Many of the criticisms of 3G are also unfair. The 3G licensing process was appallingly handled by European Governments whose concern was predominantly for their own short-term interests (with some honorable exceptions such as Finland). However, the costs were mainly in two markets -- license fees from the UK (£39.2bn) and Germany (€50.5bn) comprised approximately 75% of the total European license costs.

The 3G business model is a challenging one. But the basic dynamics have changed little since financial analysts exhorted mobile operators to invest heavily (it is estimated that the cost of 3G deployment across Europe will be approximately €150-200bn, although this will be reduced by infrastructure sharing) in 3G a year ago. Weaker operators will withdraw, as we have seen with Sonera and Enitel in Norway, but this will make the market easier for the more established and better-funded operators.

The problems with initial deployments of 3G should hardly be a surprise given the complexity of the technology.
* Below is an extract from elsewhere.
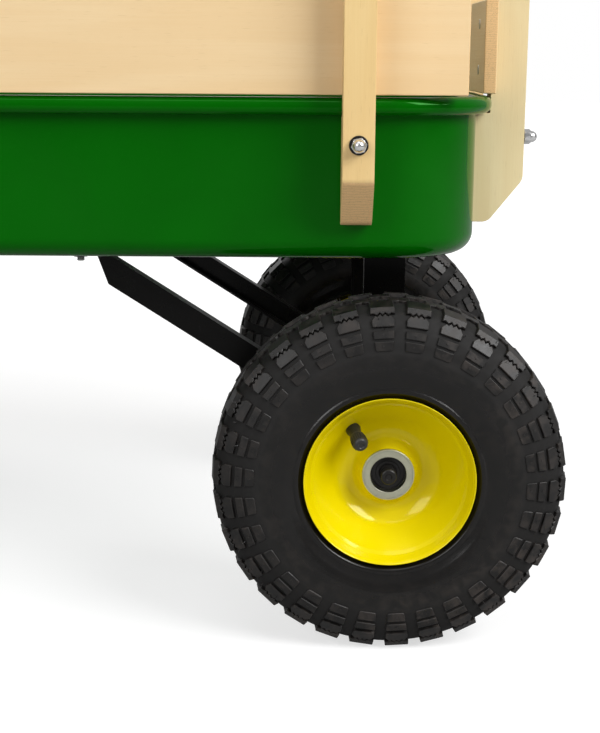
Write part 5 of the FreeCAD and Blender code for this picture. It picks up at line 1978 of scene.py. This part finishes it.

NTT DoCoMo still remains confident on its April 2004 target of six million 3G users and service profitability.

There has also been much speculation that the demand for 3G will be met by other technologies. In practice, this could never have happened due to the commitment and investment in 3G by the mobile industry. Many of the technologies that are perceived as competitive to 3G, will actually be used as a complementary service.

The picture shows how these services will interact. Personal Area Networks (PANs) will use short-range technologies such as Bluetooth to interact between people and appliances. WLANs (wireless LANs) will be used for high speed data transfer, and already airports and supermarkets across Europe are testing this technology. The GPRS (General Packet Radio Service) is the so-called 2.5G, an interim technology to 3G, that is now offered by the vast majority of European operators. It costs approximately 5% of the amount required to deploy 3G, and hence will be used in areas where it does not make economic sense to initially deploy 3G.